Quando o Exército chegou no local “para acabar com os comunistas”, fez um alistamento local, só que os jovens achavam que estavam ali apenas para receber seus certificados. Foram 60 recrutados, preferencialmente aqueles que melhor conheciam a região, para adentrar na mata amazônica sem sequer saber qual seria a missão. “Não me orgulho de ter participado daquilo”; “Aquilo não era instrução, era tortura”, “Perdi meus testículos porque me colocaram no pau de arara”; “A gente poderia matar qualquer um que não aconteceria nada”; “Eu estava há dois dias sem comer e tive que beber sangue coagulado de um boi”; “Eles mandavam a gente destruir as roças dos moradores”, relatam os os homens traumatizados, que dizem ter, até hoje, os mais terríveis pesadelos com o que passaram na mata. Não só foram torturados, como eram obrigados a assistir a torturas dos militantes e de moradores locais. “Depois de os maltratarem, davam sabonete Gessy e desodorante e os colocavam no helicóptero, dizendo que iriam para Brasília. Só que voltavam 20 minutos depois, porque, na verdade, atiravam os presos na cachoeira”, testemunhou um dos entrevistados no filme. 

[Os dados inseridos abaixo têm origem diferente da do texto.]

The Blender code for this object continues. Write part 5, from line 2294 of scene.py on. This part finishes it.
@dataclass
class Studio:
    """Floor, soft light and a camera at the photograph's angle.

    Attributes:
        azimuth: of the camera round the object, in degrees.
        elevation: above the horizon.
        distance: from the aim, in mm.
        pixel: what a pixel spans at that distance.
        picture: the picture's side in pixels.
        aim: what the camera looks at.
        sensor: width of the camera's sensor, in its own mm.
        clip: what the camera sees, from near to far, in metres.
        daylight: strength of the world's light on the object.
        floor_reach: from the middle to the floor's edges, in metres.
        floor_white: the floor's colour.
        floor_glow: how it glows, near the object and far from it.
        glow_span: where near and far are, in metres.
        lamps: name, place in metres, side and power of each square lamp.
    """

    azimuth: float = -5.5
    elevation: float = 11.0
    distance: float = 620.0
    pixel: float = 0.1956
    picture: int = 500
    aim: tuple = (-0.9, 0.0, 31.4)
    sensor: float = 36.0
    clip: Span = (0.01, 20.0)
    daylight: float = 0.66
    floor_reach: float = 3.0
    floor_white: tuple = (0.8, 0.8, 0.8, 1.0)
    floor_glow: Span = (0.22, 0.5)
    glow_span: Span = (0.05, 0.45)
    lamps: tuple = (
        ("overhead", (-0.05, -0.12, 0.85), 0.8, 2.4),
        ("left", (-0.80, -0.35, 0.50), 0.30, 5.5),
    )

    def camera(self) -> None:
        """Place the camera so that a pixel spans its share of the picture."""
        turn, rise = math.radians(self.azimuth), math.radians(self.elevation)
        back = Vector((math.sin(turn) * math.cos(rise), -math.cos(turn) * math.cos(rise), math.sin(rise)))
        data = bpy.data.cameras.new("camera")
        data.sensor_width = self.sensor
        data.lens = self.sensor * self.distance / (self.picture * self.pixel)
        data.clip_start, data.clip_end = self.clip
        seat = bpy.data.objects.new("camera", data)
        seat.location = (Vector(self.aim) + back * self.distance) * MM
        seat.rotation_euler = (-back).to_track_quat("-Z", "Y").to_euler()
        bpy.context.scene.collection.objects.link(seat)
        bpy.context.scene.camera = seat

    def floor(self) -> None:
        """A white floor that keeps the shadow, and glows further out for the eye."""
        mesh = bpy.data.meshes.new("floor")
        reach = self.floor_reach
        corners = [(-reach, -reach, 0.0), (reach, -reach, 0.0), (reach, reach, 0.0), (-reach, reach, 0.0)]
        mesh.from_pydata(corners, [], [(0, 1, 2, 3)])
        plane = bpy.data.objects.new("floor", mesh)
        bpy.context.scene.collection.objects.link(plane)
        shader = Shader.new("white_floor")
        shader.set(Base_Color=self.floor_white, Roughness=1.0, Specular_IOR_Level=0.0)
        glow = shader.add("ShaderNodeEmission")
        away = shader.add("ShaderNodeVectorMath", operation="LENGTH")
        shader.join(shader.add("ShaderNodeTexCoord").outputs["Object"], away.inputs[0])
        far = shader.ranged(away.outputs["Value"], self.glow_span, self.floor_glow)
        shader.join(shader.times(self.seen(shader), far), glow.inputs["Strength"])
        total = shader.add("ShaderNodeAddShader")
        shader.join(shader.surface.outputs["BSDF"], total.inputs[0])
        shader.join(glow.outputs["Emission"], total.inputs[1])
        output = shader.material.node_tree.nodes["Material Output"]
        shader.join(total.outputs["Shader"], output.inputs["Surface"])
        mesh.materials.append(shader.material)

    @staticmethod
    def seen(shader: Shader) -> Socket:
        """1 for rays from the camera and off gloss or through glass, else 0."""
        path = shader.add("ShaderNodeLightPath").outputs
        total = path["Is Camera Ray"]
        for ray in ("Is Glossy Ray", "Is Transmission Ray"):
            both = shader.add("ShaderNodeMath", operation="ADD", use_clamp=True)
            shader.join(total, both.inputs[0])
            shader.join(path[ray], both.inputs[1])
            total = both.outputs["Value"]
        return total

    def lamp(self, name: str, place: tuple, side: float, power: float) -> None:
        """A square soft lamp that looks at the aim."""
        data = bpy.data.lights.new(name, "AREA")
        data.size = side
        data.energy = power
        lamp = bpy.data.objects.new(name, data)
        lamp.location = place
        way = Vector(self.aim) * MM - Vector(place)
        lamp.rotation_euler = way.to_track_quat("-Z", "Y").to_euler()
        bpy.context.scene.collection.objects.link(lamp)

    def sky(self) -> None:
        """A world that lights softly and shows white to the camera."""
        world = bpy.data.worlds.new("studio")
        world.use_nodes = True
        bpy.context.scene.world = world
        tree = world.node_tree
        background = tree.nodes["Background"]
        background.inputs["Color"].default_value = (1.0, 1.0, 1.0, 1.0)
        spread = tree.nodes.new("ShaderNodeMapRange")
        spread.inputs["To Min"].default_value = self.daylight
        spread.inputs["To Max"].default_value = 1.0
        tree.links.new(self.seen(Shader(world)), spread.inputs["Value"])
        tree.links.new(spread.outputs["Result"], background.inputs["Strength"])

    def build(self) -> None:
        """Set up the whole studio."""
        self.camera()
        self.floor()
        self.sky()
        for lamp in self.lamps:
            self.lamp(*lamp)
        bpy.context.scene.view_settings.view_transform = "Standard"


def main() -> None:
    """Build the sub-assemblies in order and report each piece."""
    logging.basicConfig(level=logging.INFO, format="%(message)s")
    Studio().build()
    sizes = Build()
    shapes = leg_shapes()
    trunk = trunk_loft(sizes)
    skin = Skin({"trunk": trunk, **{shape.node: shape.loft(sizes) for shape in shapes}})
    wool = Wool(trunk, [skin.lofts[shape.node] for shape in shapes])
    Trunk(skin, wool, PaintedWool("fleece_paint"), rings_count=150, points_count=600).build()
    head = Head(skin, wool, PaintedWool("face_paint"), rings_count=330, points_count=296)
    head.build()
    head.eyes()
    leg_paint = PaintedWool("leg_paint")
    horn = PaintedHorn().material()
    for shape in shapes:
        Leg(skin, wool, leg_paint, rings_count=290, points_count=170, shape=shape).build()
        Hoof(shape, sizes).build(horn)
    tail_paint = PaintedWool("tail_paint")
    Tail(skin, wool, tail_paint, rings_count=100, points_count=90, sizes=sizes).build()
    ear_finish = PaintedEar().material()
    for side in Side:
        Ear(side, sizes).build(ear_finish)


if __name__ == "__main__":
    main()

Belisario conta que muitos trechos, de tão chocantes, foram cortados. “Se ficarmos apenas no escândalo, não saímos disso, então, buscamos um equilíbrio nos depoimentos. É preciso dar outras camadas, descobrir os cinzas entre o preto e o branco para mostrar que esses homens foram jogados à própria sorte, sem perspectiva alguma”, explica. O diretor conta que a opção por colocá-los frente a uma câmera, num fundo preto, foi uma opção mais do que fotográfica: “Queríamos que eles fi cassem à vontade e tivessem o tempo que fosse necessário para falar, sem ordem cronológica. sem máscaras, sem efeitos”.    

A região onde aconteceram os conflitos, principalmente no Bico do Papagaio, é estratégica, a tal ponto que, mesmo depois do conflito, o Exército permaneceu ocupando o local. “É uma região esquisita e, ainda hoje, eles temem represálias. Ano passado,em circunstâncias não esclarecidas, morreu um homem que era mateiro, um dos que cooperavam com o Exército, mas que não eram militares. Outro aspecto grave, destaca o documentarista, é que o Coronel Curió, que liderou as tropas na época do extermínio, foi, posteriormente, controlador da Serra Pelada. 

Trilogia do silenciamento

“Soldados do Araguaia”, que tem sessão comentada com o diretor hoje, às 19h, no Espaço Itaú de Cinema, em Botafogo, é o segundo documentário de uma trilogia. O primeiro foi o longa “Menino 23”, sobre crianças órfãs negras, que foram escravizados numa fazenda na década de 1930.  “’Soldados’ segue esta questão, que a sociedade brasileira negou e nem assume seus preconceitos. Daí, vem  a violência em que estamos imersos” 

O diretor diz ter reunido um vasto arquivo durante as filmagens, o que  mais à frente pode gerar outro trabalho.  Belisario pretende concluir a “trilogia do silenciamento”, com novo documentário, onde vai abordar a questão prisional: “Já rodamos este documentário no Pará - que, aliás, é um ecossistema da violência - e que está em fase de edição. Nele, vamos falar desses locais, que são verdadeiros porões”.